Japan to participate in talks on Pacific trade pact – Abe Tokyo’s trade talks with EU a masquerade: Ford
TOKYO, March 15, (Agencies): Prime Minister Shinzo Abe announced Friday that Japan will join talks on a Pacific trade pact that would oblige the country to open up sheltered industries including farming, long a bastion of protectionism.
The decision to seek participation in the US-led Trans-Pacific Partnership, or TPP, raised protests from farmers, who are a traditional bastion of support for Abe’s Liberal Democratic Party.
Many in Japan, however, see the pact as a way to overcome stubborn resistance to reforms essential for reviving the stagnant economy. In a national address, Abe said Japan has no choice but to opt for the growth that comes with freer trade or lose out to other countries that are capitalizing on such market opening.
“Japan has run into a big wall — low birthrate, aging and lingering deflation — and we have turned inward looking,” he said. “If Japan becomes the only one that turns inward, there is no chance for our growth. No businesses would want to invest in such a country and talented people would not be interested.”
“Joining TPP would be the beginning of a new Japan,” Abe said.
He repeatedly pledged to guard Japan’s national interest and ensure that the trade pact would benefit farmers as well as other Japanese.
“What we really should fear is doing nothing,” Abe said. “I promise you that we will guard our sovereignty as we pursue our national benefit through these negotiations.”
Despite such promises, Japan’s tariffs on farm products would likely have to come down: the average tariff on imported rice is nearly 800 percent, while rates for butter and sugar are over 300 percent.
The decision to join the talks dovetails with his “Abenomics” economic strategy, which is based on easing monetary policy, boosting public spending and longer-term reforms.
Japan’s agricultural lobby is small but politically powerful. However, after two decades of stagnation, calls by big business groups such as the Keidanren to join the trade pact or miss out on easier access to key export markets appear to have outweighed objections from farmers.
The average age of Japanese farmers is 66 and hundreds of thousands will retire in the coming years.

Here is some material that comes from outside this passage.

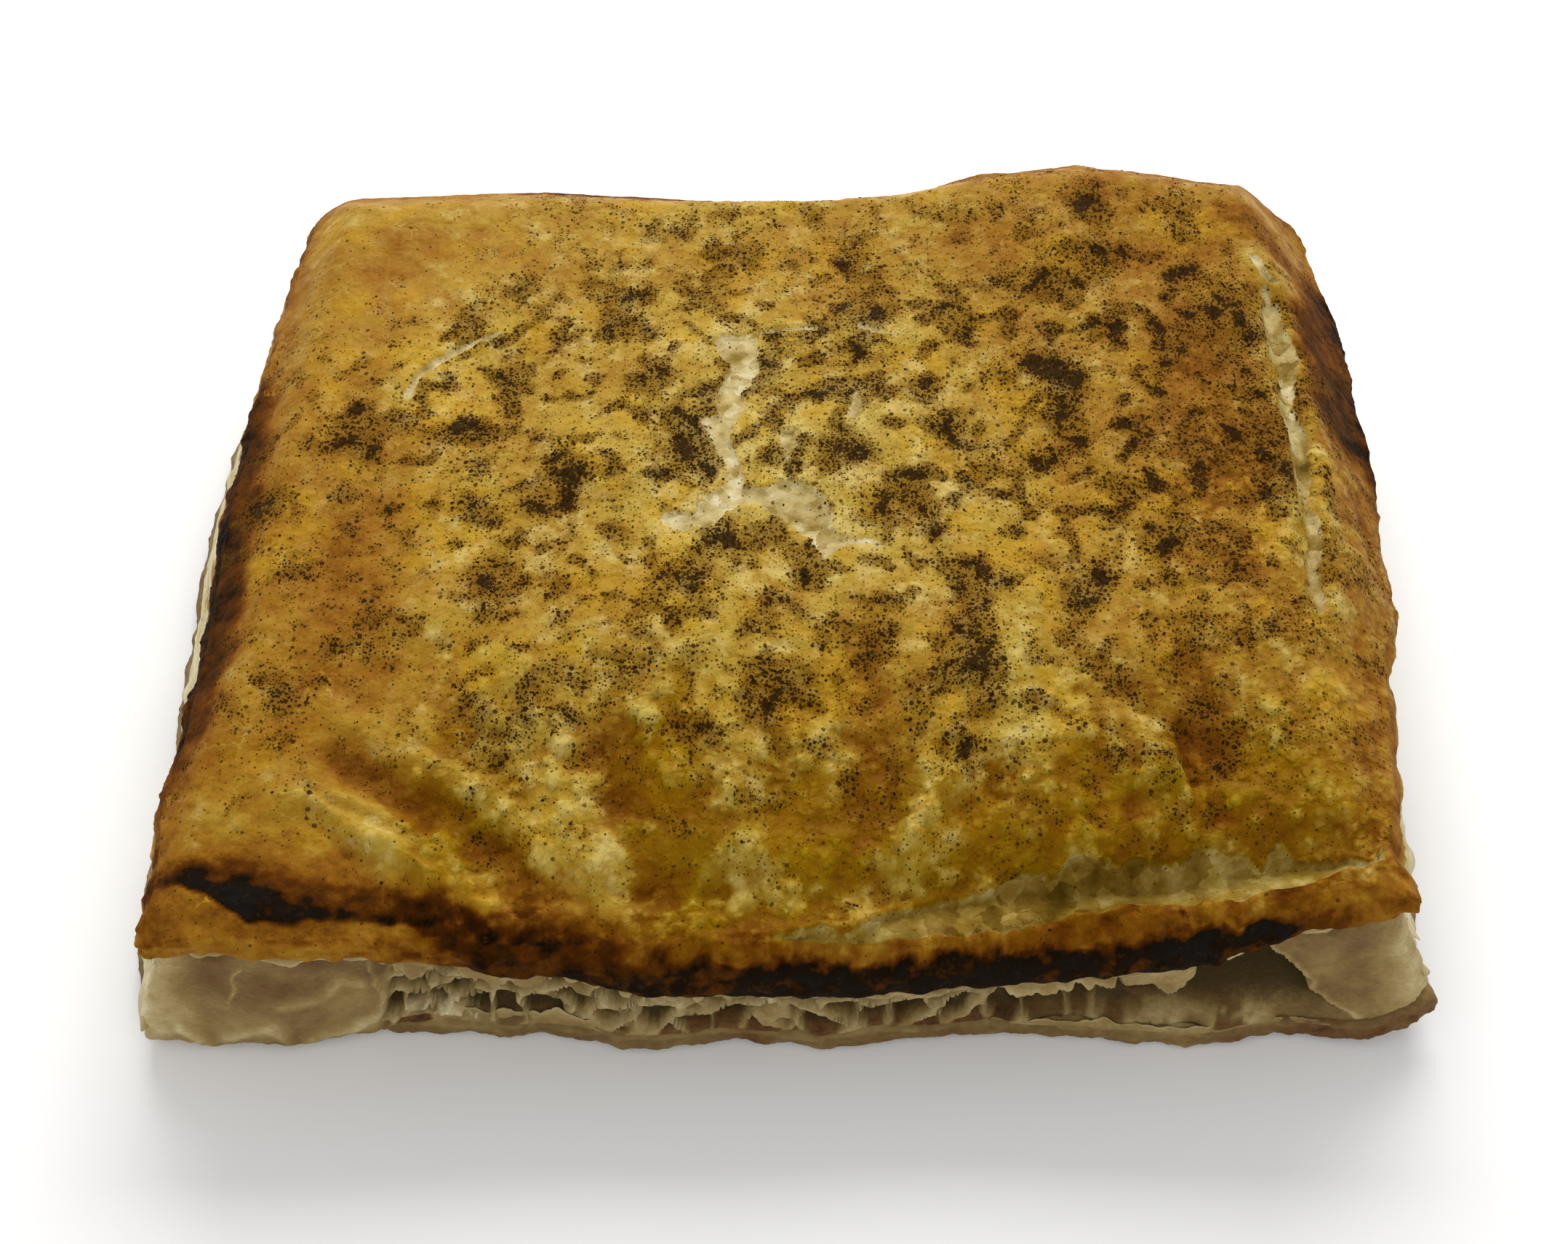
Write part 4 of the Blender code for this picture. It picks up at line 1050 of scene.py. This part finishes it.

“If we don’t do anything about this, we cannot protect our villages or our beautiful countryside,” Abe said. “And that is the reality we face, whether or not we join TPP.”
News reports Friday said the government estimates that joining the Pacific trade agreement would boost Japan’s GDP by as much as 3 trillion yen ($31 billion) a year, equal to about 0.7 percent of GDP in the first year.
With Japan’s participation, the free trade zone “would cover basically 40 percent of (world) GDP. It would be a very, very big area and it would have a significant impact,” Schulz said.
Imperative
Apart from the imperative for reforming the economy, Abe’s agreement to push ahead with trade liberalization also reflects geopolitical realities: Japan’s status as the leading US ally in Asia also swayed the decision to participate in the trade talks. That angers some groups who object to foreign influence over domestic policy, including those who view the plan as an American scheme to usurp Japan’s sovereignty.
Japan is not truly interested in opening up its economy to imports and upcoming free-trade negotiations are a “masquerade”, according to a senior executive of Ford Motor Company.
Japan is set to launch trade talks with the European Union later this month and its prime minister said on Friday it would seek to join talks on a US-led Pacific free-trade pact, which could be agreed by the end of the year.
While many EU industries from pharmaceuticals to retail support negotiations with Japan, the car sector has deep reservations, arguing any deal would be a one-way street.
Stephen Biegun, Ford vice president of international governmental affairs, told Reuters this week that Ford was a great advocate of free trade, as long as it was truly free.
“Where it becomes challenging for us is when a negotiation masquerades as a free-trade agreement,” he said in an interview in Brussels.
“In the case of (South) Korea and in particular in the case of Japan there should be no mistake about it: these can be called free-trade negotiations, but the intention of the negotiating party with Europe is not to embrace the model of two-way trade.”
Biegun said no one believed European auto exports to Japan would increase after a deal.